No escasean en el libro las variantes de esta cacería siniestra:
la señora que se consigue un conejillo de indias para vengar una infidelidad, el
sociópata que secuestra a una mujer-Milena para alimentar a su escarabajo-Kafka,
la Caperucita Roja que por desoír a su madre se topa con el hombre lobo, o la
serpiente que usurpa con engaños la madriguera de sus víctimas. De ese modo, el
libro condensa la realidad de cada día, el salvajismo del narco, las
autoridades corruptas, las traiciones familiares, el incesto consentido.

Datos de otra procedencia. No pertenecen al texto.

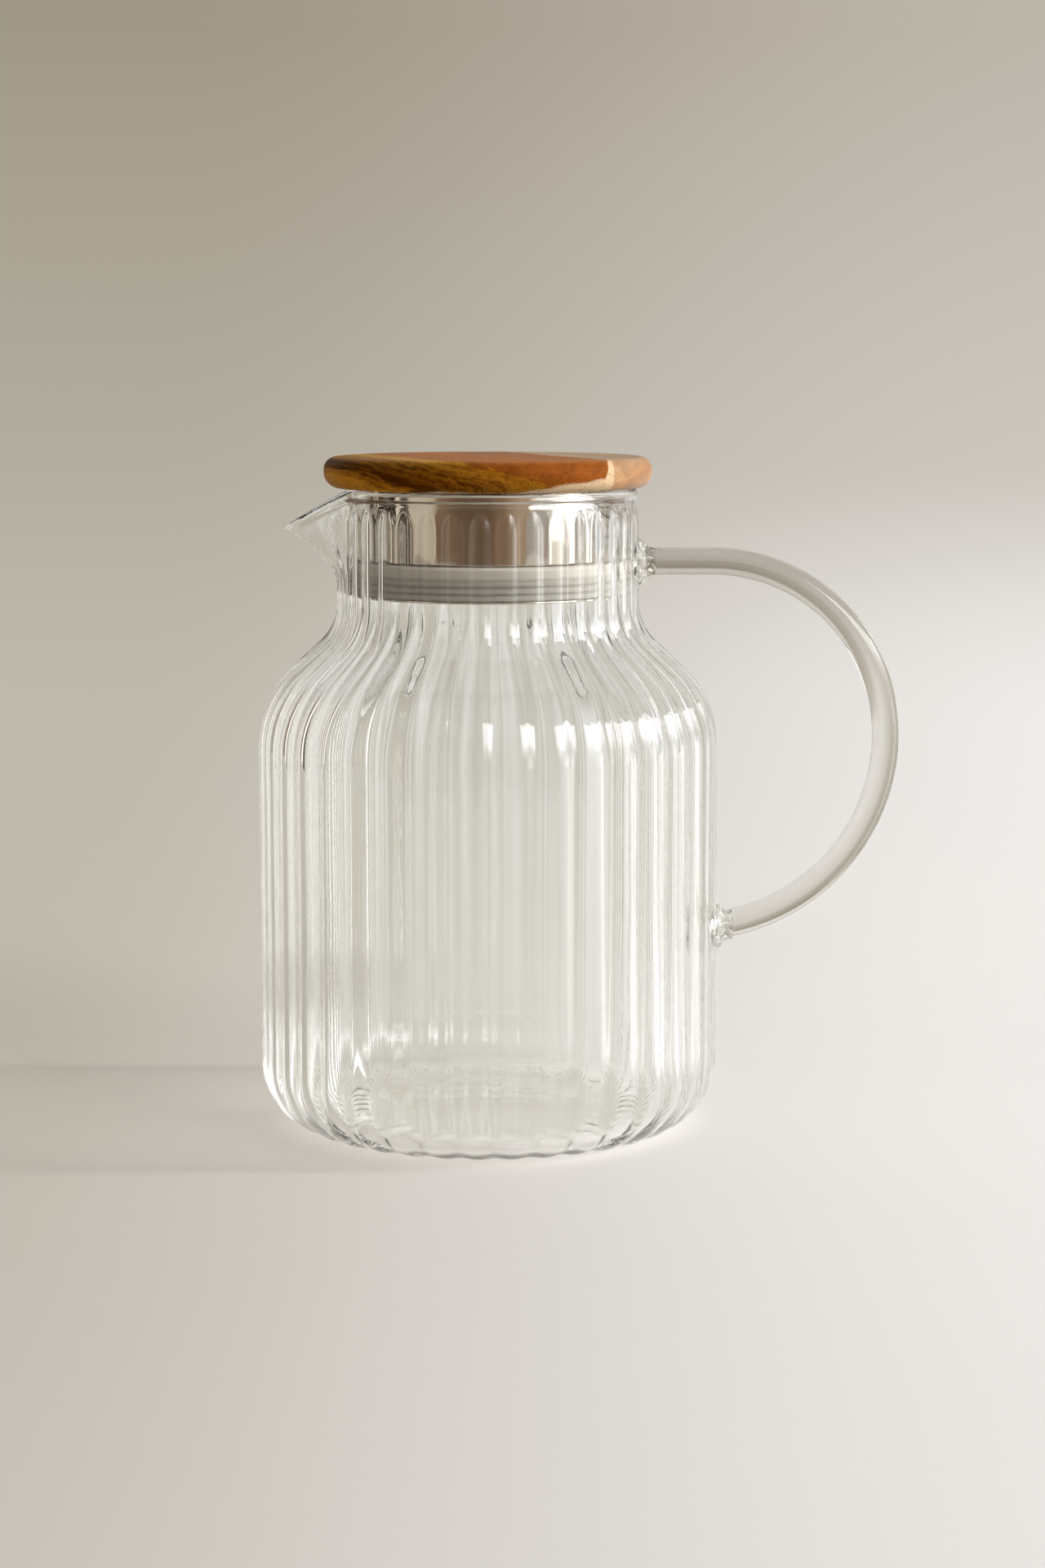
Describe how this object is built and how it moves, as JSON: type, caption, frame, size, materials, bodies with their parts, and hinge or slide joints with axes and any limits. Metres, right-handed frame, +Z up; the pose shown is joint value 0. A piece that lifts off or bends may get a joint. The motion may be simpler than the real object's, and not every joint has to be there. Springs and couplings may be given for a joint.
{
  "type": "glass pitcher",
  "caption": "Fluted glass pitcher with a pulled spout, a glass rod loop handle and a wooden lid that carries a steel strainer collar and a silicone gasket.",
  "frame": {"origin": "centre of the foot, on the table", "axes": "+Z up along the body's axis, +X towards the handle, -X towards the spout"},
  "size_m": [0.1813, 0.1298, 0.1889],
  "materials": {
    "clear_glass": "clear fire-polished borosilicate glass",
    "rod_glass": "clear solid borosilicate rod, flame-worked",
    "acacia_dark": "oiled acacia, dark streaks",
    "acacia_tan": "oiled acacia, even tan",
    "stainless_sheet": "satin stainless steel sheet",
    "silicone": "translucent grey-white food silicone",
    "stainless_screw": "plain stainless steel"
  },
  "bodies": {
    "pitcher": {"glass_body": "clear_glass", "handle_rod": "rod_glass", "handle_weld_upper": "rod_glass", "handle_weld_lower": "rod_glass"},
    "seal": {"gasket": "silicone"},
    "lid": {"lid_stave_wide": "acacia_dark", "lid_stave_narrow": "acacia_tan", "strainer_collar": "stainless_sheet", "lid_screws": "stainless_screw"}
  },
  "joints": [
    {"name": "lid_lift", "type": "slide", "parent": "pitcher", "child": "seal", "axis": [0, 0, 1], "range_m": [0, 0.045]},
    {"name": "lid_turn", "type": "hinge", "parent": "seal", "child": "lid", "pos_m": [0, 0, 0.165], "axis": [0, 0, 1], "continuous": true}
  ]
}
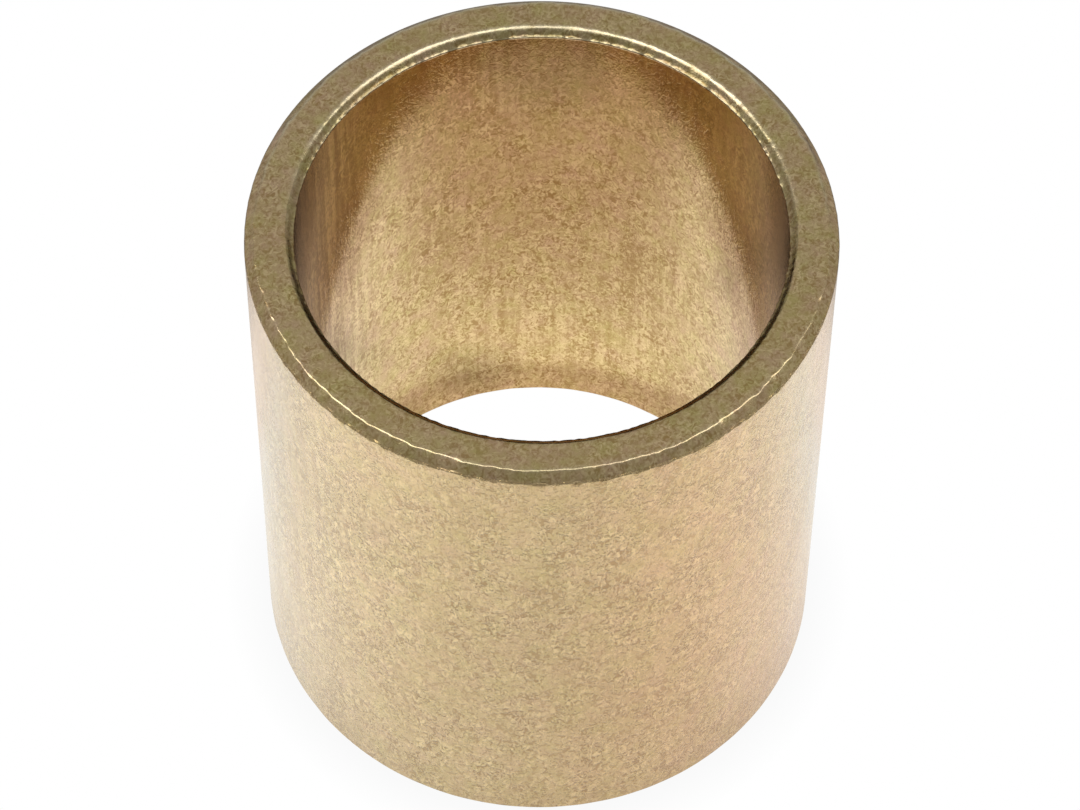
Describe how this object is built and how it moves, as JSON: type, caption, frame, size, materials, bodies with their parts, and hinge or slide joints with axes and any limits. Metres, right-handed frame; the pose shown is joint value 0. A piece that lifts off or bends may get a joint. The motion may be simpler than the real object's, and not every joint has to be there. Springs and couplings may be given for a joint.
{
  "type": "sleeve bushing",
  "caption": "Plain cylindrical sleeve bushing of sintered bronze with a smooth through bore and chamfered edges, for a shaft to turn in.",
  "frame": {"origin": "centre of the bottom end face, on the bore's axis", "axes": "+Z along the bore's axis, from the bottom end face to the top end face; X and Y cross the sleeve and are alike"},
  "size_m": [0.018, 0.018, 0.02],
  "materials": {
    "bronze": "satin"
  },
  "bodies": {
    "root": {"bushing_sleeve": "bronze"}
  },
  "joints": []
}
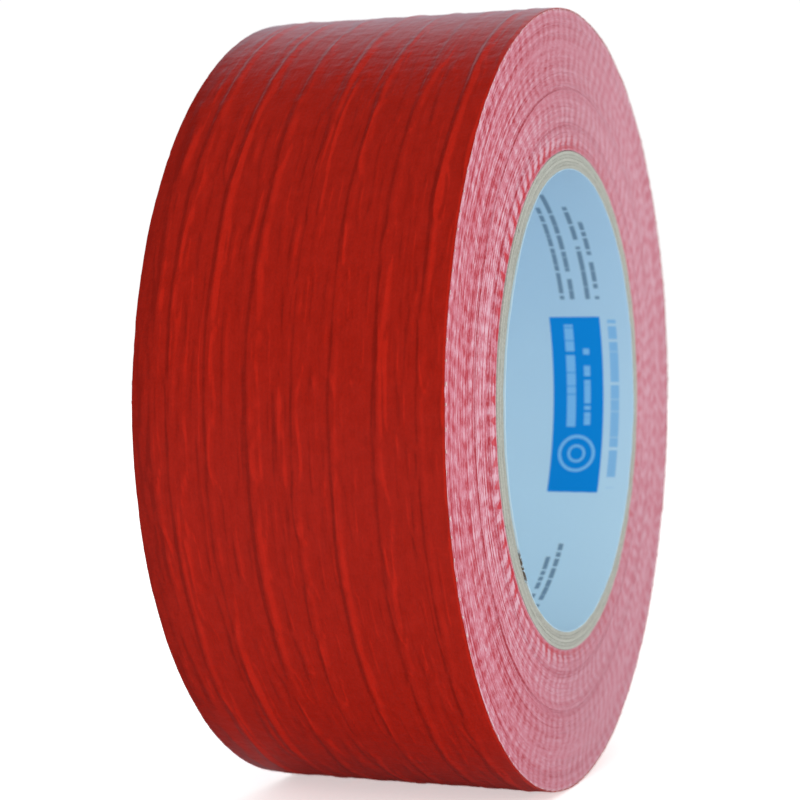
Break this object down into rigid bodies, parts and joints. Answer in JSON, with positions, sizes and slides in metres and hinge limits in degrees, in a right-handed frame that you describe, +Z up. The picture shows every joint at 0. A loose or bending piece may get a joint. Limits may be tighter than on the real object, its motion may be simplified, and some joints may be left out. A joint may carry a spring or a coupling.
{
  "type": "duct tape roll",
  "caption": "Wide roll of cloth-backed adhesive tape wound on a paper core tube, with a free end that peels up and bends back from its outermost turn.",
  "frame": {"origin": "centre of the roll: on the core's axis, halfway across the tape's width", "axes": "+Y along the roll's axis, from the near side face to the far one; +Z up with the roll standing on its rim; the free end lies on the +X side and points down"},
  "size_m": [0.128, 0.0486, 0.1279],
  "materials": {
    "red_film": "satin",
    "gauze_cloth": "matte",
    "rubber_adhesive": "satin",
    "wound_tape": "matte",
    "grey_chipboard": "matte",
    "liner_paper": "satin"
  },
  "bodies": {
    "roll": {"core_liner": "liner_paper", "core_ply_1": "grey_chipboard", "core_ply_2": "grey_chipboard", "core_ply_3": "grey_chipboard", "core_ply_4": "grey_chipboard", "core_ply_5": "grey_chipboard", "wound_turns": "wound_tape", "outer_turn_adhesive": "rubber_adhesive", "outer_turn_cloth": "gauze_cloth", "outer_turn_film": "red_film"},
    "tail_1": {"tail_1_adhesive": "rubber_adhesive", "tail_1_cloth": "gauze_cloth", "tail_1_film": "red_film"},
    "tail_2": {"tail_2_adhesive": "rubber_adhesive", "tail_2_cloth": "gauze_cloth", "tail_2_film": "red_film"},
    "tail_3": {"tail_3_adhesive": "rubber_adhesive", "tail_3_cloth": "gauze_cloth", "tail_3_film": "red_film"},
    "tail_4": {"tail_4_adhesive": "rubber_adhesive", "tail_4_cloth": "gauze_cloth", "tail_4_film": "red_film"}
  },
  "joints": [
    {"name": "tail_peel", "type": "hinge", "parent": "roll", "child": "tail_1", "pos_m": [0.06162, 0, 0.01762], "axis": [0, -1, 0], "range_deg": [0, 45]},
    {"name": "tail_bend_1", "type": "hinge", "parent": "tail_1", "child": "tail_2", "pos_m": [0.06362, 0, 0.00778], "axis": [0, -1, 0], "range_deg": [0, 45]},
    {"name": "tail_bend_2", "type": "hinge", "parent": "tail_2", "child": "tail_3", "pos_m": [0.06406, 0, -0.00226], "axis": [0, -1, 0], "range_deg": [0, 45]},
    {"name": "tail_bend_3", "type": "hinge", "parent": "tail_3", "child": "tail_4", "pos_m": [0.06292, 0, -0.01224], "axis": [0, -1, 0], "range_deg": [0, 45]}
  ]
}
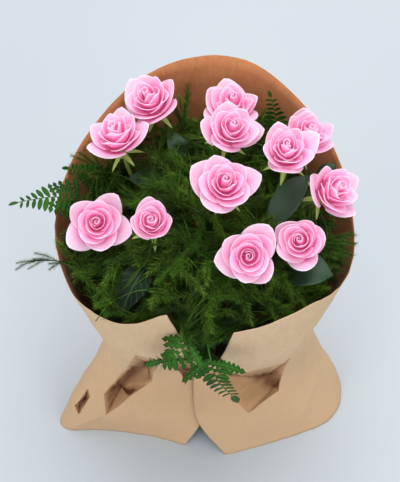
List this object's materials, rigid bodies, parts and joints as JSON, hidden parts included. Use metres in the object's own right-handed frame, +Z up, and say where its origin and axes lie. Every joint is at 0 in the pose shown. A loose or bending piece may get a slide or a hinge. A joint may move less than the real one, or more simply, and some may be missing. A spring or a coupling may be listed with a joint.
{
  "type": "wrapped rose bouquet",
  "caption": "Hand-tied bouquet of pink roses with fern sprays, cut fronds and broad leaves, standing in a flared wrap of brown kraft paper that is open at the front.",
  "frame": {"origin": "centre of the middle rose stem's flat cut end, on the surface that the bouquet stands on", "axes": "+Z up, +X to the viewer's right, +Y away from the viewer, so the paper's opening faces -Y"},
  "size_m": [0.3791, 0.3453, 0.4205],
  "materials": {
    "rose_petal": "soft matte petal",
    "rose_green": "satin green stem",
    "fern_green": "fine matte needles",
    "frond_green": "leathery satin frond",
    "leaf_green": "glossy dark leaf",
    "kraft_paper": "matte kraft paper",
    "twine": "rough jute"
  },
  "bodies": {
    "root": {"rose_01_bloom": "rose_petal", "rose_02_bloom": "rose_petal", "rose_03_bloom": "rose_petal", "rose_04_bloom": "rose_petal", "rose_05_bloom": "rose_petal", "rose_06_bloom": "rose_petal", "rose_07_bloom": "rose_petal", "rose_08_bloom": "rose_petal", "rose_09_bloom": "rose_petal", "rose_10_bloom": "rose_petal", "rose_11_bloom": "rose_petal", "rose_12_bloom": "rose_petal", "rose_01_stem": "rose_green", "rose_02_stem": "rose_green", "rose_03_stem": "rose_green", "rose_04_stem": "rose_green", "rose_05_stem": "rose_green", "rose_06_stem": "rose_green", "rose_07_stem": "rose_green", "rose_08_stem": "rose_green", "rose_09_stem": "rose_green", "rose_10_stem": "rose_green", "rose_11_stem": "rose_green", "rose_12_stem": "rose_green", "fern_spray_01": "fern_green", "fern_spray_02": "fern_green", "fern_spray_03": "fern_green", "fern_spray_04": "fern_green", "fern_spray_05": "fern_green", "fern_spray_06": "fern_green", "fern_spray_07": "fern_green", "fern_spray_08": "fern_green", "fern_spray_09": "fern_green", "fern_spray_10": "fern_green", "fern_spray_11": "fern_green", "fern_spray_12": "fern_green", "frond_01": "frond_green", "frond_02": "frond_green", "frond_03": "frond_green", "frond_04": "frond_green", "frond_05": "frond_green", "leaf_branch_01": "leaf_green", "leaf_branch_02": "leaf_green", "leaf_branch_03": "leaf_green", "leaf_branch_04": "leaf_green", "kraft_paper_wrap": "kraft_paper", "twine_binding": "twine"}
  },
  "joints": []
}
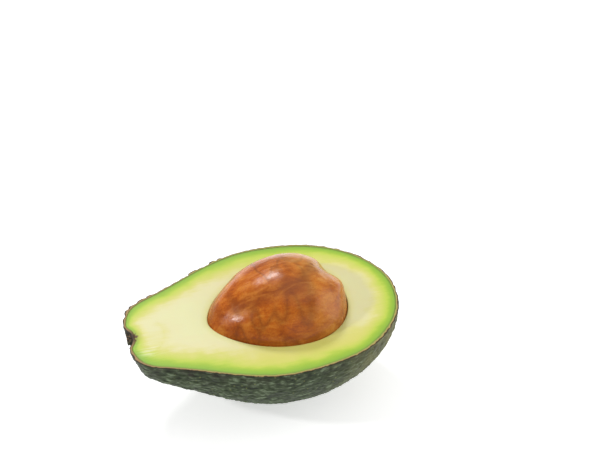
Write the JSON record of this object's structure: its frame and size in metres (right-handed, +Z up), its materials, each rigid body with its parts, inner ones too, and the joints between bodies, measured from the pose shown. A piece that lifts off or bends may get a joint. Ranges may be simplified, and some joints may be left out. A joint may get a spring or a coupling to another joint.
{
  "type": "halved avocado",
  "caption": "Pear-shaped avocado cut in half lengthways, lying on its peel with the cut face up and the seed still in its hollow.",
  "frame": {"origin": "middle of the small flat spot on the peel that the half rests on", "axes": "+X from the stem end to the blossom end, +Y across the fruit, +Z up, at right angles to the level cut face"},
  "size_m": [0.1051, 0.0716, 0.0516],
  "materials": {
    "peel": "dark green pebbled skin, slightly waxy",
    "flesh": "moist buttery flesh, green towards the peel",
    "seed": "smooth brown seed coat, semi-gloss",
    "stem_button": "dry brown stalk"
  },
  "bodies": {
    "root": {"peel": "peel", "flesh": "flesh", "seed": "seed", "stem_button": "stem_button"}
  },
  "joints": []
}
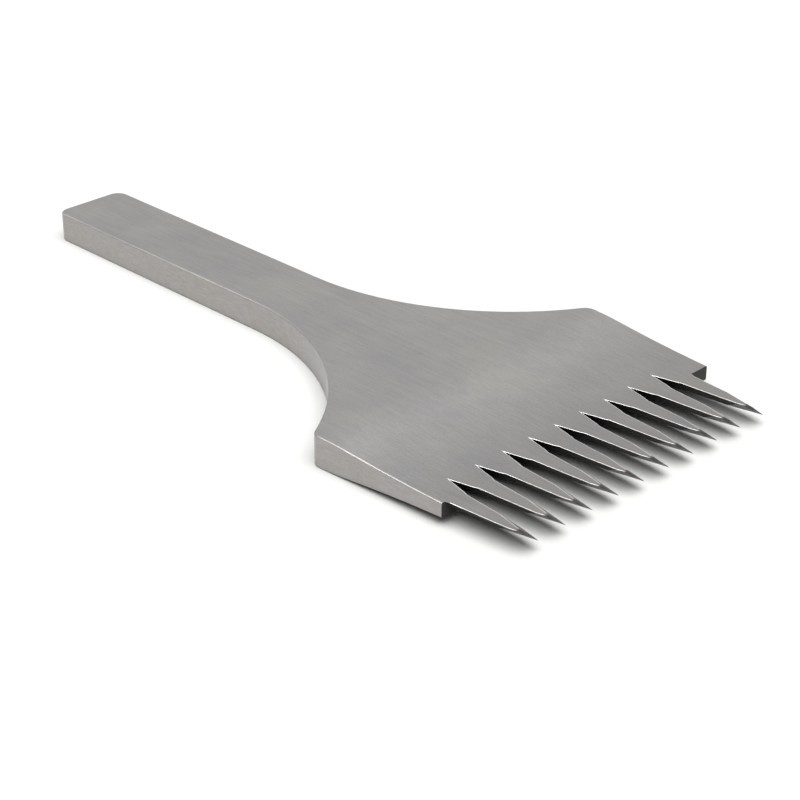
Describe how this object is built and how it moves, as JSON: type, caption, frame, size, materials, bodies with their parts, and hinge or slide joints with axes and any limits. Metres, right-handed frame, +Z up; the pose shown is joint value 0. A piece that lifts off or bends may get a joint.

Y
sugiere así que la diferencia entre la presa y el cazador es cuestión de azar o
perspectiva, y que nadie se redime, ni siquiera la protagonista de “El
diablillo de la balsa”: esa ingenua solterona que invierte sus ahorros para
excarcelar a un migrante cubano por puro interés erótico: para cazar a ese
hermoso diablillo… aunque al final ella termine como Acteón, devorada por los
perros de su deseo.
Este cuento me parece especialmente afortunado porque Blum, a
partir de una nota periodística, arma una ficción muy convincente que
trasciende las convenciones del género del horror. Y esta intención se vuelve
más evidente con el último cuento, “Palabras bajo tierra”: una lúdica ficción
intertextual donde Liliana Blum sugiere su afinidad con Amparo Dávila y
Cristina Rivera Garza, dos maestras en el arte del terror psicológico, ese que
no teme explorar los abismos más siniestros de la carne, la mente y el alma.